It's bloodier, nastier and more unbelievable than ours, and I'd like to share it with you, at least the strangest part. So I start in the middle.
The mob forced the Sikhs in the house onto the street, including the women and children. They separated the males from the females and threw kerosene on the males. Inderjeet, her husband, knowing what was about to happen, drew his kirpan and cut their son's throat - he was just a little boy of 9. That angered the mob and they turned their total attention to him.
As they set him alight, a man appeared beside him, with his hand on Inderjeet's shoulder. Inderjeet didn't move a muscle, just stood there burning, staring at her and smiling. Just before he died, he shouted. "Bole so nihal," and his body collapsed on the ground. Then he and their son, who whose body had been at his feet, rose and embraced the man and they both disappeared.
While Inderjeet was burning, the man's hawk kept dive-bombing the mob, which seemed unable to move. After the men disappeared, the mob ran off, screaming in terror, leaving the remaining Sikhs in safety.

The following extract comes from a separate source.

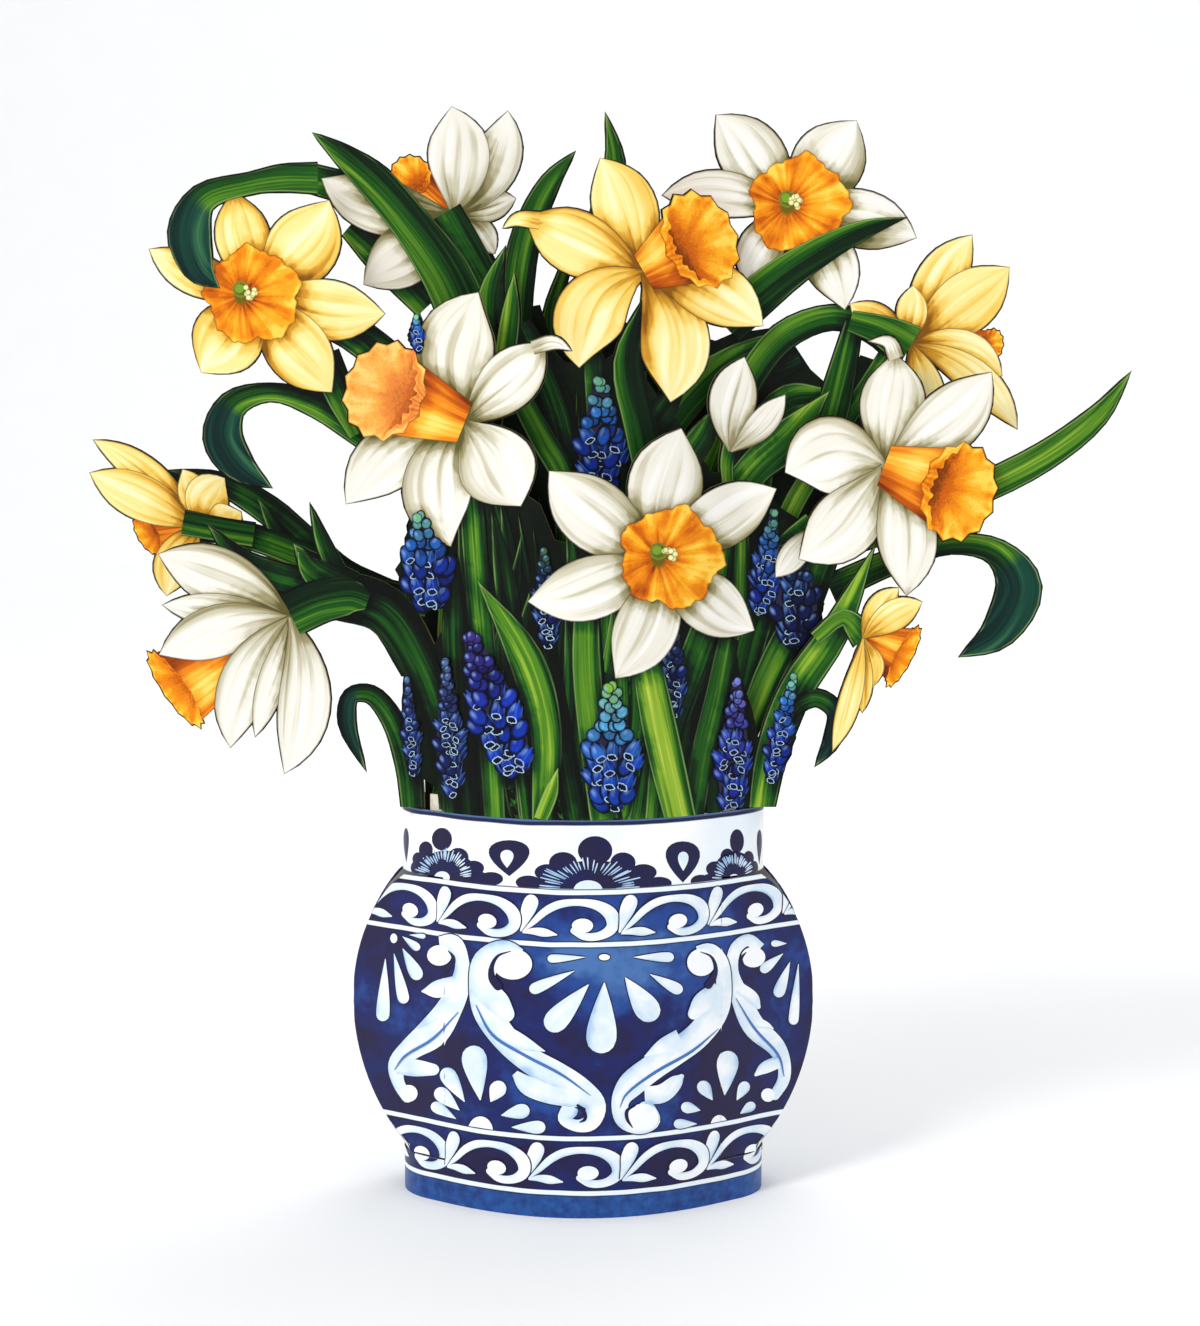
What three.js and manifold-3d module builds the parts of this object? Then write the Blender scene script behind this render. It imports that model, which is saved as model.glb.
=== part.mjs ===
// Potted daffodil bouquet: a pop-up arrangement of die-cut card layers, held one behind
// the other in a bowed card vase by four folded spacer strips.
// Lengths are millimetres. +Z is up, the front faces -Y, and the part stands on Z = 0.

import * as THREE from 'three';
import { mergeVertices } from 'three/addons/utils/BufferGeometryUtils.js';
import Module from 'manifold-3d';

const wasm = await Module();
wasm.setup();

// Card and clearances
const CARD = 0.6;
const GAP = 0.3;
const SLIT = 0.6;
const CUT_MARGIN = 0.35;

// Vase
const RIM = 111.5;
const NECK_FOOT = 93.1;
const FOOT_TOP = 12.2;
const SHOULDER_X = 38;
const SLIT_X = 38.6;
const RELAX_X = 39.2;
const SEAM_X = 51;
const CORNER_X = 44;
const BELLY_X = 66;
const BELLY_SEAM_X = 66.4;
const BELLY_MID = 54;
const BELLY_HALF = 39;
const BELLY_END_X = 49;
const BELLY_ROUND = 0.75;
const BELLY_STEPS = 12;
const CORNER_STEPS = 4;

// Layers: depth of the middle of each card, and how strongly it bows
const FRONT = { depth: 36, bow: 0.01 };
const SECOND = { depth: 22, bow: 0.0055 };
const THIRD = { depth: 11, bow: 0.0028 };
const MIDDLE = { depth: 0, bow: 0 };
const BOW_STEPS = 6;
const RELAX = 12.4;
const RELAX_STEPS = 4;
const WING_REACH = 175;

// Root panel of the inner layers, inside the vase
const ROOT_HALF = 43.3;
const ROOT_FOOT = 20;
const ROOT_TOP = 113.5;
const ROOT_LAP = 4;

// Spacer strips
const STRIP_X = 34;
const FLANGE_X = 43;
const WINDOW_X = STRIP_X - 0.6;
const CREASE_CLEAR = 0.5;
const UPPER_STRIP = [95, 116];
const LOWER_STRIP = [24, 40];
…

Namjot is sure the 'man' was Guru Gobind Singh Ji, although he looked quite different from the pictures we see of him. This' man' was very rough-looking, a warrior with a full, bushy beard, not at all like the dandified pictures we see of Guru Maharaj Ji. The hawk, though, is a give-away. And the light around the apparition
I believe Namjot's story. I know Guru Papa Ji looks after his children.
There's much more to her story, of course, that's just the most dramatic part. I'm trying to convince her to write it out for this blog; I would even be willing to play Alex Haley to her Malcolm X, ie, I'm willing to ghost-write it, you know, as told to.